The Crony Capitalism Machine
At their worst, Ex-Im loan programs introduce political incentives into business decisions, creating the conditions for companies to seek financial rewards by pleasing political interests rather than customers. The economic costs this cronyism imposes are real and inexcusable.
This article appears in the August/September edition of Reason Magazine
Congress will soon debate the fate of the U.S. Export-Import Bank, an outfit that doles out money to favored corporations and foreign governments. For 80 years, the bank and the crony capitalists it supports have defeated every attempt to shut it down.

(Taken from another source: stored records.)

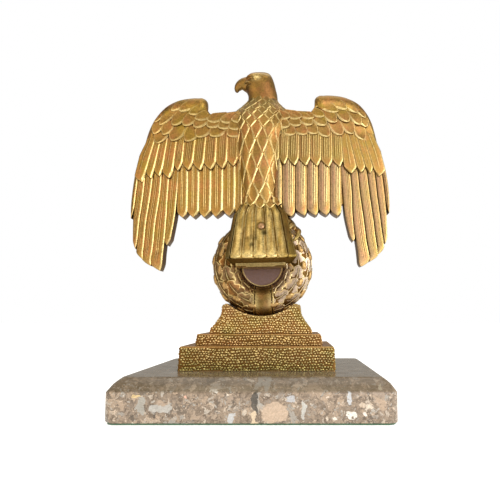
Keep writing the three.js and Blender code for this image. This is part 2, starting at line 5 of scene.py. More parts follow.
import bpy
import numpy as np
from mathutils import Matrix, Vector


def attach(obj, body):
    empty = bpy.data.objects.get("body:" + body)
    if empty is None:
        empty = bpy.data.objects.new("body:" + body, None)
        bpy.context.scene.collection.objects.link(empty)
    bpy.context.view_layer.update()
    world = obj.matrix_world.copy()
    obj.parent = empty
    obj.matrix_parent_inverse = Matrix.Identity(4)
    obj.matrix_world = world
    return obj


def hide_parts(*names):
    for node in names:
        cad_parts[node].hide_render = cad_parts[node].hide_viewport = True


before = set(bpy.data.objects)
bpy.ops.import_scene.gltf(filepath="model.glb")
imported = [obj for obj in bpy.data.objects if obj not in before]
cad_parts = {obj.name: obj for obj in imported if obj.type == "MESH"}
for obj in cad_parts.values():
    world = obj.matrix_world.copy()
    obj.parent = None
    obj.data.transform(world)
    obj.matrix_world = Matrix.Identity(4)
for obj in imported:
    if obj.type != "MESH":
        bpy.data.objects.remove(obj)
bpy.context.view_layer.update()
print("frame loaded")

mm = 0.001


# Numbers and curves

def mix(a, b, t):
    return a + (b - a) * t


def smoothStep(low, high, x):
    t = np.clip((x - low) / (high - low), 0, 1)
    return t * t * (3 - 2 * t)


def inOrder(rows):
    table = np.asarray(rows, float)
    return table[table[:, 0].argsort(kind="stable")]


# A smooth curve through a short table of rows [place, value, ...]
def curveAt(rows, at, column=1):
    table = inOrder(rows)
    places = table[:, 0]
    values = table[:, column]
    at = np.clip(np.asarray(at, float), places[0], places[-1])
    i = np.clip(np.searchsorted(places, at) - 1, 0, len(places) - 2)
    gap = places[i + 1] - places[i]
    t = (at - places[i]) / gap
    slope = np.gradient(values, places) if len(places) > 2 else np.full(2, np.diff(values) / np.diff(places))
    rise = values[i + 1] - values[i]
    start = slope[i] * gap
    end = slope[i + 1] * gap
    return values[i] + t * start + t * t * (3 * rise - 2 * start - end) + t ** 3 * (start + end - 2 * rise)


# Straight lines through the same kind of table
def lineAt(rows, at, column=1):
    table = inOrder(rows)
    return np.interp(at, table[:, 0], table[:, column])


# Meshes are gathered in millimetres as closed shells, then built in one go

def newCasting():
    return {"points": [], "faces": [], "wearAndHighlight": [], "dirtAndShade": [], "patina": [], "tone": [], "count": 0}


# Adds points and faces as they are
def addMesh(casting, points, faces, wearAndHighlight=0.0, dirtAndShade=0.0, patina=0.0, tone=0.0):
    start = casting["count"]
    count = len(points)
    casting["points"].append(np.array(points, float))
    casting["faces"] += [tuple(int(i) + start for i in face) for face in faces]
    for layer, values in (("wearAndHighlight", wearAndHighlight), ("dirtAndShade", dirtAndShade), ("patina", patina), ("tone", tone)):
        casting[layer].append(np.array(np.broadcast_to(values, count), float))
    casting["count"] += count


# A closed shell through rings of points; its ends are capped, or joined to each other
def addShell(casting, rings, wearAndHighlight=0.0, dirtAndShade=0.0, patina=0.0, tone=0.0, joined=False):
    rings = np.asarray(rings, float)
    count, sides = rings.shape[:2]
    points = rings.reshape(-1, 3)
    layers = [np.broadcast_to(v, (count, sides)).reshape(-1) for v in (wearAndHighlight, dirtAndShade, patina, tone)]
    index = np.arange(count * sides).reshape(count, sides)
    around = np.roll(index, -1, axis=1)
    if joined:
        quads = np.stack([index, around, np.roll(around, -1, 0), np.roll(index, -1, 0)], -1).reshape(-1, 4)
        faces = quads.tolist()
    else:
        quads = np.stack([index[:-1], around[:-1], around[1:], index[1:]], -1).reshape(-1, 4)
        faces = quads.tolist()
        points = np.vstack([points, rings[0].mean(0), rings[-1].mean(0)])
        layers = [np.append(v, [v[:sides].mean(), v[-sides:].mean()]) for v in layers]
        first = count * sides
        last = first + 1
        faces += [(first, b, a) for a, b in zip(index[0].tolist(), around[0].tolist())]
        faces += [(last, a, b) for a, b in zip(index[-1].tolist(), around[-1].tolist())]
    centred = points - points.mean(0)
    volume = sum(
        np.einsum("ij,ij->", centred[quads[:, 0]], np.cross(centred[quads[:, b]], centred[quads[:, c]]))
        for b, c in ((1, 2), (2, 3)))
    if volume < 0:
        faces = [tuple(reversed(face)) for face in faces]
    addMesh(casting, points, faces, *layers)


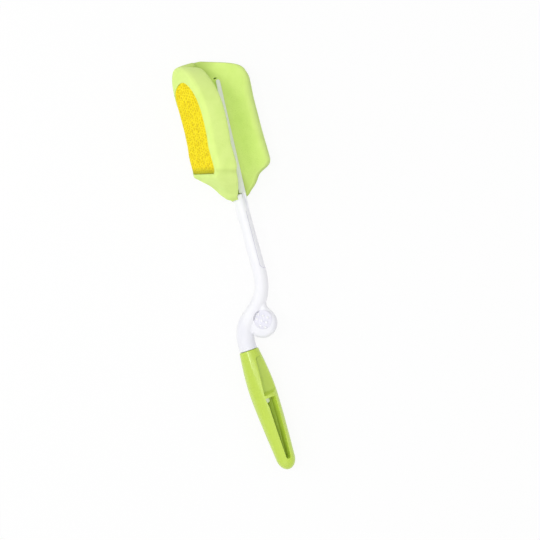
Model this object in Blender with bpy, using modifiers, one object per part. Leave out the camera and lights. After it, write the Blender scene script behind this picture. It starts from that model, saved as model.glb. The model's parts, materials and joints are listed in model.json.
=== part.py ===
"""Rotating bottle brush: a folded foam head on a cranked rod, with a free-spinning grip.

The brush lies on its sponge and its grip. The rod's upper axis runs along +Y towards
the sponge, the crank drops from it to the grip's axis, and the grip turns about its
own axis on the rod's journal. Units are metres. While the pieces are made, X = 0 is
the rod's axis and Z = 0 the surface that the brush lies on. The last step moves the
whole brush so that its box stands on the origin, centred in X and Y.
"""

import math
from typing import NamedTuple

import bmesh
import bpy
from mathutils import Matrix, Vector

# General
CLEARANCE = 0.0003
RUNNING_CLEARANCE = 0.0001
CUT_PAST = 0.001
COLLECTION_NAME = "rotating_bottle_brush"

# Rod: straight shank, S-bend and lower leg
SHANK_RADIUS = 0.0052
SHANK_TOP_Y = 0.008
SHOULDER_LENGTH = 0.0022
SHOULDER_RADIUS = 0.0041
SHANK_REACH = 0.012
BEND_START_Y = -0.052
BEND_REACH_HIGH = 0.0385
BEND_REACH_LOW = 0.0325
BEND_RADIUS = 0.0054
LEG_RADIUS = 0.0071
MOUTH_COLLAR_RADIUS = 0.0074
MOUTH_X = -0.0254
MOUTH_Y = -0.1132
LEG_STRAIGHT = 0.0015
GRIP_LEAN = math.radians(3.3)

# Grip: turned body with a journal bore, a thumb recess and a deep slot
GRIP_LENGTH = 0.1000
GRIP_MOUTH_RADIUS = 0.0078
GRIP_MOUTH_EDGE = 0.0006
GRIP_BELLY_RADIUS = 0.0109
GRIP_BELLY_AT = 0.036
GRIP_TAIL_RADIUS = 0.0077
GRIP_NOSE_LENGTH = 0.0105
GRIP_SWELL_POWER = 0.95
GRIP_TAPER_POWER = 1.35
JOURNAL_RADIUS = 0.0045
JOURNAL_LENGTH = 0.0370
BULKHEAD_THICKNESS = 0.0023
PIN_RADIUS = 0.0018
PIN_HEAD_RADIUS = 0.0030
PIN_HEAD_LENGTH = 0.0042
PIN_HEAD_EDGE = 0.0003
SLOT_TURN = math.radians(18.0)
SLOT_LENGTH = 0.0515
SLOT_TOP_HALF_WIDTH = 0.0039
SLOT_END_HALF_WIDTH = 0.0019
SLOT_TAPER_POWER = 1.6
SLOT_FLOOR_BELOW_AXIS = 0.0036
RECESS_START = 0.0064
RECESS_TOP_HALF_WIDTH = 0.0026
RECESS_END_HALF_WIDTH = 0.0050
RECESS_BREAKOUT = 0.0110
RECESS_FLARE_LENGTH = 0.022
RECESS_FLOOR_ABOVE_AXIS = 0.0068
OUTLINE_LEAN = math.radians(1.85)
OUTLINE_SHIFT = 0.0035

# Knob in the crook of the crank, with an inset dotted pad on each face
KNOB_RADIUS = 0.0120
KNOB_THICKNESS = 0.0084
KNOB_EDGE = 0.0032
KNOB_FROM_LEG = 0.0186
KNOB_ABOVE_MOUTH = 0.0176
WEB_THICKNESS = 0.0080
WEB_EDGE = 0.0034
WEB_TOP_Y = -0.068
WEB_TOP_X = -0.0004
WEB_WAIST_X = -0.0026
WEB_WAIST_Y = -0.0832
PAD_RADIUS = 0.0076
PAD_THICKNESS = 0.0018
PAD_PROUD = 0.0007
PAD_EDGE = 0.0005
SEAT_CUT = 0.0020
PAD_SHIFT_X = 0.0027
PAD_SHIFT_Y = 0.0024
DOT_RADIUS = 0.0011
DOT_PITCH = 0.0041
DOT_TURN = math.radians(-35)
DOT_SHIFT_X = -0.0004
DOT_SHIFT_Y = -0.0011
DOT_FIELD_RADIUS = 0.0066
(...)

But that may slowly be changing. In recent months a few Republican lawmakers-including Reps. Jeb Hensarling of Texas, Tom McClintock of California, Scott Garrett of New Jersey, Mick Mulvaney of South Carolina, and Justin Amash of Michigan, along with Sens. Mike Lee of Utah and Ted Cruz of Texas-have been working to put an end to the boondoggle.
Back in the 1980s, then-Budget Director David Stockman tried but ultimately failed to abolish the Ex-Im Bank. He did manage to cut the institution's lending budget from $7 billion in 1981 to $3.2 billion in 1986, but that victory was short-lived: By 1989, lending had grown back to $12.5 billion, and taxpayer exposure rose to roughly $58 billion.